The success payments companies have achieved is a clear example of the value-add of localization in an African context. Fintechs have attained substantial valuations on the back of payments solutions localized to address myriad regulatory and technical constraints. For AI to achieve similar value and product-market fit at scale in Africa, localization must be a priority.

Omaar: We’ve been talking about AI in Africa as if Africa is a single market like the EU, which is not the case (though it seems to be moving in that direction). To what extent do you think it makes sense to focus on AI policy at the level of individual nations as opposed to the continent?

Adenle: The EU presents examples of how a regional bloc can successfully advocate for the digital rights of citizens of member states. The bloc has shown how regulations can be deployed to the benefit of consumers in nations that may not have been able to achieve similar results individually. 

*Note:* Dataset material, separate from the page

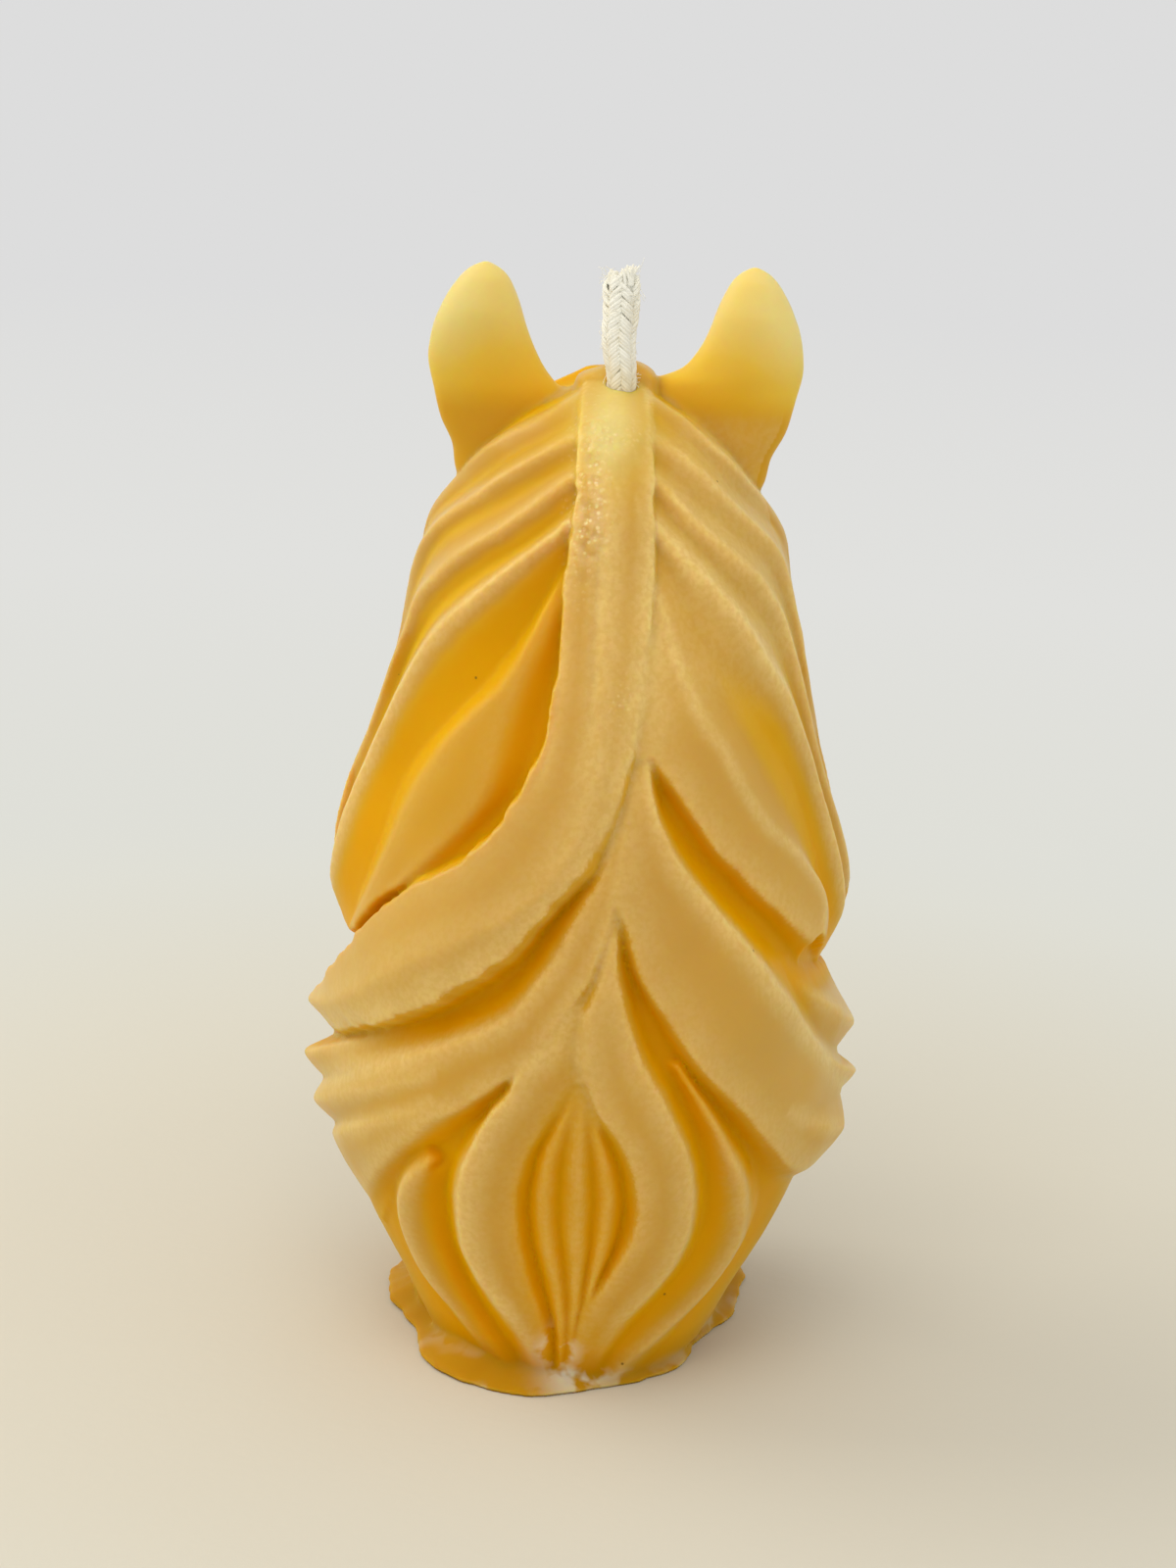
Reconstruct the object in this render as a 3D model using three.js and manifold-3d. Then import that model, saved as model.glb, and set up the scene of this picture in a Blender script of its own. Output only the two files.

Theoretically, regional trading blocs like the Economic Community of West African States (ECOWAS), the East African Community (EAC), or more expansively the African Continental Free Trade Area (AfCFTA), can leverage their combined position to advocate for similar benefits for citizens of member states. However, as you mentioned, the AfCFTA is still in its infancy, and these institutions seem to be more concerned with advancing regional trade at present. For now, the foundations of AI policy are being established at the national level where countries like Ghana, Kenya, Rwanda, and Nigeria are introducing policies to address data privacy, data security, and initiatives that promote engagement with AI across the private and public sectors. Considering these early policies may influence future regional perspectives, policymakers should, as much as possible, prepare for a future that embraces a coherent and unified African position on AI.